La République Démocratique du Congo vient de tourner une page cruciale de son histoire sanitaire. Ce lundi 1er décembre 2025, les autorités ont officiellement déclaré la fin de l’épidémie d’Ebola dans la zone de santé de Bulape, au cœur de la province du Kasaï. Cette annonce solennelle, présidée par la Première Ministre Judith Suminwa, intervient après une période de vigilance extrême de 42 jours sans qu’aucun nouveau cas ne soit enregistré. Un délai qui, dans le monde de la virologie, correspond au double de la période d’incubation maximale du virus et signe ainsi sa probable éradication locale.

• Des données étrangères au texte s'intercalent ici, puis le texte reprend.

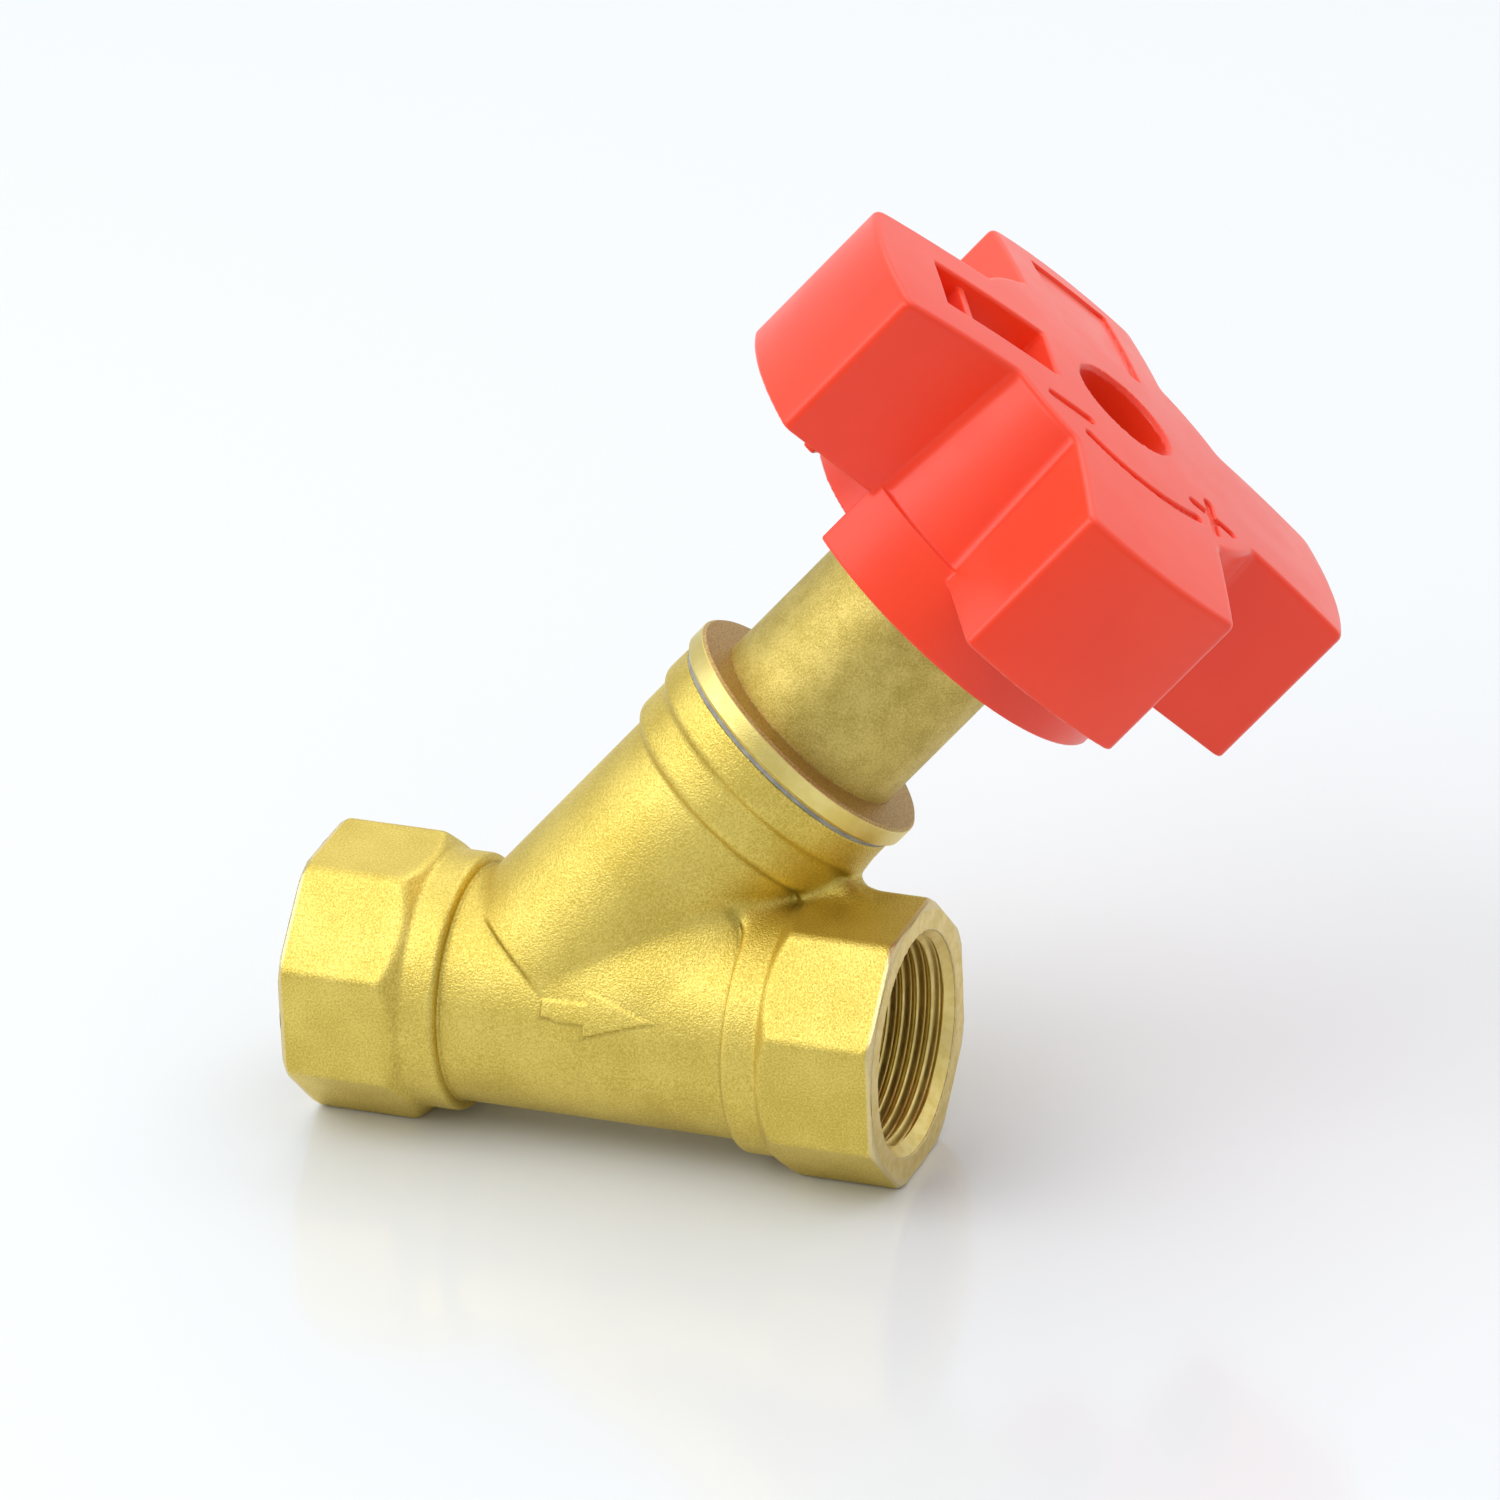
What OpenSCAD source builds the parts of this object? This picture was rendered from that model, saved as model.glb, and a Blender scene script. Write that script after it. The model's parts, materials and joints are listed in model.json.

Mais comment une telle victoire a-t-elle été possible dans une zone rurale réputée difficile d’accès, où les défis logistiques sont immenses ? La réponse tient en une mobilisation sans faille. Sous la direction du ministre Samuel Roger Kamba, le ministère de la Santé Publique, Hygiène et Prévoyance sociale, appuyé par l’Organisation Mondiale de la Santé et divers partenaires, a déployé une stratégie agressive. Surveillance épidémiologique renforcée, prise en charge rapide et isolée des malades, et surtout, une campagne intensive de sensibilisation communautaire ont formé le trio gagnant pour briser la chaîne de transmission.
Cette réussite est aussi le fruit d’un héritage scientifique précieux. En marge de la célébration, le ministre Kamba a rendu un hommage appuyé au professeur Jean-Jacques Muyembe, le virologue congolais qui a découvert le virus Ebola en 1976. « Grâce à lui, nous avons non seulement le diagnostic d’Ebola, grâce à lui nous n’avons pas seulement le médicament contre Ebola, mais grâce à lui nous avons énormément de chercheurs », a-t-il souligné. Pour pérenniser cet apport, une annonce majeure a été faite : la création du Prix Jean-Jacques Muyembe.
Cette nouvelle distinction nationale vise à honorer et à soutenir l’excellence dans la lutte contre les maladies infectieuses. Elle récompensera annuellement des chercheurs, des prestataires de soins et des acteurs communautaires qui se seront distingués par leur engagement sur le terrain. « Cette distinction […] ira vers toutes les personnes qui se distingueront dans la lutte contre les épidémies, et qui pourront effectivement bénéficier de ce prix pour continuer le travail », a précisé le ministre. Un moyen concret de transformer l’hommage en un levier pour l’avenir, en s’assurant que l’expertise et le dévouement continuent de fleurir en RDC.
Le ministre a partagé une anecdote révélatrice de l’engagement continu du Pr Muyembe, même après 80 ans. Lors du début de cette 16e épidémie Ebola en RDC, c’est lui qui a confirmé au ministre qu’il s’agissait bien de la souche Zaïre, permettant ainsi d’utiliser le vaccin spécifique adapté. Cet épisode illustre comment le savoir-faire accumulé depuis des décennies permet aujourd’hui des réponses plus rapides et plus ciblées.
Cette épidémie, la seizième que connaît le pays depuis la découverte du virus, rappelle la vulnérabilité constante de certaines régions. Elle s’est déclarée dans un contexte sanitaire déjà lourd, où cohabitent d’autres menaces comme le Mpox (ex-variole du singe), le choléra et la rougeole. La fin de l’épidémie à Bulape santé offre donc un répit, mais pas un relâchement. Elle souligne l’impérieuse nécessité de maintenir des systèmes de surveillance robustes et des capacités de réponse rapide, surtout dans les zones reculées.
Que faut-il retenir de cet épisode ? D’abord, que la collaboration entre autorités sanitaires, scientifiques et communautés locales est la clé pour contenir des flambées épidémiques, même dans des conditions difficiles. Ensuite, que l’investissement dans la recherche et la formation de scientifiques nationaux, à l’image du Pr Muyembe, porte ses fruits sur le long terme. Enfin, que chaque victoire contre un virus aussi redoutable qu’Ebola renforce la résilience du système de santé congolais tout entier.
Alors que le pays tourne la page de cette 16e épidémie Ebola, la création du Prix Muyembe envoie un signal fort : la RDC ne se contente pas de gérer les crises, elle construit aussi son avenir scientifique. Elle reconnaît que ses plus grands atouts dans cette guerre invisible sont les femmes et les hommes qui, sur le terrain ou dans les laboratoires, se battent chaque jour pour la santé de tous.